Needless to say, all of this has me feeling some pretty mixed emotions. I don’t want to lose any of our closeness as a family, or in particular my cherished relationship with Zoe. I want to start some special new family traditions and rituals this year to help keep our close bond and attachment going strong.
I really like this quote from Dr. William Sears:
Attachment is a special bond between parent and child; a feeling that draws you magnet-like to your baby; a relationship that when felt to its deepest degree causes the mother to feel that the baby is a part of her. This feeling is so strong that, at least in the early months, the attached mother feels complete when she is with her baby and incomplete if they are apart.
I loved that intense feeling. I remember it so well! I used to feel it ALL the time – that unbearable pull toward Zoe, whether I was leaving her at daycare to go to work, or even just putting her down in a safe place so I could take a shower. I hated being away from her – I couldn’t stand leaving her.
And although I still feel completely bonded and attached to my darling girl, the nature of this connection has definitely changed. It has to, I think – a huge part of parenting is learning to let go. They are only ours for a short while. I’m certainly not ready to let go completely – heck, I can’t even bear to think about her getting on the school bus for Kindergarden next year! But I am definitely learning to do some gradual letting go and it feels good and natural, even as it feels bittersweet and hard.
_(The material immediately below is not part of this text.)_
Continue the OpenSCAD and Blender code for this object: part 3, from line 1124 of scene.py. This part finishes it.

All the literature about attachment parenting says that your clingy, mommy-centric little one will eventually become a super independent, confident child. But I guess I just didn’t realize it would happen so fast, or all at once. All of the little kid stuff that has been my life for the past four years – it’s all only temporary (and those truly are the most devastating, and uplifting, words of parenthood). The signs are so clear…
When she’s upset now, often instead of running to me, she runs to her room and jumps on her bed to pout/sob – just like a little teenager.
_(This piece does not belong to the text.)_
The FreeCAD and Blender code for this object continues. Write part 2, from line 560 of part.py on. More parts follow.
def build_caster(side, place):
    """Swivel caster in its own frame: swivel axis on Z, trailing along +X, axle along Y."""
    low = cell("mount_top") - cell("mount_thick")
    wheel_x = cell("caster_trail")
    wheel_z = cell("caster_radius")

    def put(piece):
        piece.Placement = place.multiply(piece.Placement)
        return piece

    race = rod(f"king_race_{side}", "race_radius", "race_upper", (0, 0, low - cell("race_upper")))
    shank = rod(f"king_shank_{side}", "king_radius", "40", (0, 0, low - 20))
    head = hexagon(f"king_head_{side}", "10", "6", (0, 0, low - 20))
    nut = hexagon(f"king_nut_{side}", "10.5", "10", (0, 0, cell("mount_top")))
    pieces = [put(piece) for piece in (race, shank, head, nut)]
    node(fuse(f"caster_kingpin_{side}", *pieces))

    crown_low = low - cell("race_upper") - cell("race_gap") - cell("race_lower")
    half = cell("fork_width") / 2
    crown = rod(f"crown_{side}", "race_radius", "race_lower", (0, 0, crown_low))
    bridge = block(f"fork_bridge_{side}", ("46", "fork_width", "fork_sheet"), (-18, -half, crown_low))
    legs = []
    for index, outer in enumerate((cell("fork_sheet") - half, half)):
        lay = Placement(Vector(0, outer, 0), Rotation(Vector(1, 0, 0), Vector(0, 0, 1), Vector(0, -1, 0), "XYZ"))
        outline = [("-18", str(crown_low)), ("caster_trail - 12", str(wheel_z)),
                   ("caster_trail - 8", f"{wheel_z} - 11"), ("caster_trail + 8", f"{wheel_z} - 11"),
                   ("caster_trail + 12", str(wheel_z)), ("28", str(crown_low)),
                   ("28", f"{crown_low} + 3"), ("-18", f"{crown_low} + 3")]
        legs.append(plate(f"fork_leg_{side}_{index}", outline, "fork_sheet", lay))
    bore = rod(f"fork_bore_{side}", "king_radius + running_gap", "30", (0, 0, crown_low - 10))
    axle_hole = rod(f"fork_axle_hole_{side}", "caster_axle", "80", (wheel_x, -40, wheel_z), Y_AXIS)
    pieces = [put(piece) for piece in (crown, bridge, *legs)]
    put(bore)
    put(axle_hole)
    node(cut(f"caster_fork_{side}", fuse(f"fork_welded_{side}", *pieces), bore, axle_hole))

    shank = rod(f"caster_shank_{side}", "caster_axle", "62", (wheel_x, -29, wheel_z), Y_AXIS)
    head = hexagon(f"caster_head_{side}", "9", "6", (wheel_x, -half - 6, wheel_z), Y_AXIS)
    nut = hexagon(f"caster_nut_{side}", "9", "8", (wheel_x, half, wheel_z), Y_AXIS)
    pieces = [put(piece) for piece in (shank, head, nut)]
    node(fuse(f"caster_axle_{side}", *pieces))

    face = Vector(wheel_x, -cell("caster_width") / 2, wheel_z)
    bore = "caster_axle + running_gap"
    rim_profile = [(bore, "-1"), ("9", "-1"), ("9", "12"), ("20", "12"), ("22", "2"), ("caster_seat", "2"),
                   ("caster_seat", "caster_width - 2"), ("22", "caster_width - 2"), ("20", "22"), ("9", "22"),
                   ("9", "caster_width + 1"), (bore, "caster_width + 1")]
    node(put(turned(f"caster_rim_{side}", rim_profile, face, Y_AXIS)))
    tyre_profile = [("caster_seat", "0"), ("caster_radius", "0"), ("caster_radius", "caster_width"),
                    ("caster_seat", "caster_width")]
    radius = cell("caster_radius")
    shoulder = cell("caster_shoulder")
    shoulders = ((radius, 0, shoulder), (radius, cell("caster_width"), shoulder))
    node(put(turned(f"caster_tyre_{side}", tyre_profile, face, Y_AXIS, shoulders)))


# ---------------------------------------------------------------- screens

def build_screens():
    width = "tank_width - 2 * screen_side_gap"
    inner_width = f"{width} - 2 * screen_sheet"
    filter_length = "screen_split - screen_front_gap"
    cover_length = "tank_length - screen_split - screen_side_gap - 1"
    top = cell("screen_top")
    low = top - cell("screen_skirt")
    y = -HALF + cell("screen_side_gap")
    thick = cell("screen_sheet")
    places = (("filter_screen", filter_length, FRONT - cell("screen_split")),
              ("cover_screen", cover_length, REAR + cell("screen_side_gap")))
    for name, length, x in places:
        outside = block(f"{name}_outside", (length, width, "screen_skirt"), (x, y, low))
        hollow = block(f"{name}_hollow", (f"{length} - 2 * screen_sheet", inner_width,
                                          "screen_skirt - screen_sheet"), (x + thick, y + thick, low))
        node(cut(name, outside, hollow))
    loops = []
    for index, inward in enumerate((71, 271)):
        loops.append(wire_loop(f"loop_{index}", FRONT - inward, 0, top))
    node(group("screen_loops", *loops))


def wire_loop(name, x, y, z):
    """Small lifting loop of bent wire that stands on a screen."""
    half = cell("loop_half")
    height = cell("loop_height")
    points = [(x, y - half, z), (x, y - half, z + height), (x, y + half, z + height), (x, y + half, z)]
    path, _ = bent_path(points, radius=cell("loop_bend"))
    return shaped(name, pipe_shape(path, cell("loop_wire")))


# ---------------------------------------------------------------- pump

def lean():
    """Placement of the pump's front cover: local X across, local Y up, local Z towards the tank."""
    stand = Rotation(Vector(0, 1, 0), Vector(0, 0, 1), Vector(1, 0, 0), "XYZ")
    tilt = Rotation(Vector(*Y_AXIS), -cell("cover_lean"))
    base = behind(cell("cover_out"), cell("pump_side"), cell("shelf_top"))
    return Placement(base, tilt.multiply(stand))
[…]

These days, she is more often to shoo me out of the bathroom than not (although she does likes me to stay close by, as I still provide certain clean-up services she values).
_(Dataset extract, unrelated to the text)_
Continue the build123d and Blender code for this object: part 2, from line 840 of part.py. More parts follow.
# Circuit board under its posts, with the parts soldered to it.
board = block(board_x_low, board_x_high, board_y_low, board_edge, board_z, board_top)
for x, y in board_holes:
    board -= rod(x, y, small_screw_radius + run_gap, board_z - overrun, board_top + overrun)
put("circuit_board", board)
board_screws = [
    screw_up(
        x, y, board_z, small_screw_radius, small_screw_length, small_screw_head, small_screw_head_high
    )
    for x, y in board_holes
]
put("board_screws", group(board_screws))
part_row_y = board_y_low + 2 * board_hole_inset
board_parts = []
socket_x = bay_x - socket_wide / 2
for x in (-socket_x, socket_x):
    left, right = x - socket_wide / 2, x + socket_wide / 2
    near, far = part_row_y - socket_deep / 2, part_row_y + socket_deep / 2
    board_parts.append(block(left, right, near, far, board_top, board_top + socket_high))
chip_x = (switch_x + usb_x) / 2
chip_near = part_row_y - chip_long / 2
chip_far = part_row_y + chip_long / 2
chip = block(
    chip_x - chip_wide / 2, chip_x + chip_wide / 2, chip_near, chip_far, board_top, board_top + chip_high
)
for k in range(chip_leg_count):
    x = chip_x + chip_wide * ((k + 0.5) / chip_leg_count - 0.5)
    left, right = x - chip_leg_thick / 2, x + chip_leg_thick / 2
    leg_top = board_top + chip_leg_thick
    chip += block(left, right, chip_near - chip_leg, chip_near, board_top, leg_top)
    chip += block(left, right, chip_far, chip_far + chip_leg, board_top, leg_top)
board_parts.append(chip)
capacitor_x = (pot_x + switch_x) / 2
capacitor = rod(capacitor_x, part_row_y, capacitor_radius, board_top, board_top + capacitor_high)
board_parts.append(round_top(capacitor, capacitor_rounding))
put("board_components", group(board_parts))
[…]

And honestly, I know the only reason she chose me to be her sleeping companion in her big girl room is because I still allow her to nurse at bedtime. Once that dries up, and it will soon, I’m confident she’ll choose her daddy to be her snuggle buddy instead. I can see that day coming, and I both welcome and dread it in equal parts.
I have absolutely loved having Zoe as my sweet little baby, my adorable little girl, my darling nursling. I know she’s not going anywhere, and neither am I, and I will love every stage that comes… but oh, I’m glad I took so many photos and videos. I’m glad I Facebooked just about every moment along the way.
I remember once when I was five, my grandfather, Poppa, motioned for me to climb up into his lap – a placed I LOVED to be (he wore such soft shirts, and smelled of lovely pipe tobacco). My mom said, “No, Poppa, she’s getting too big for that!” And he said to me lovingly, “Larabelle, you will never be too big or too old to sit in my lap.” I asked, “What about when I’m 15?!” (grasping for the biggest age I could think of). And he said, “Yes, even when you’re 15.”
Unfortunately, he didn’t live until I was 15 – but it’s a warm and wonderful memory nonetheless. And that is definitely how I feel about my sweet Zoebelle. Despite (or because of!) all these transitions and how big she is getting, I am more eager than ever to give her hugs, kisses, cuddles and closeness. She will never be too big or too old to cuddle with me, sit in my lap and read a book together or sing songs together, and snuggle in our bed if she ever needs or wants to.
I just hope she keeps wanting to for a long time to come!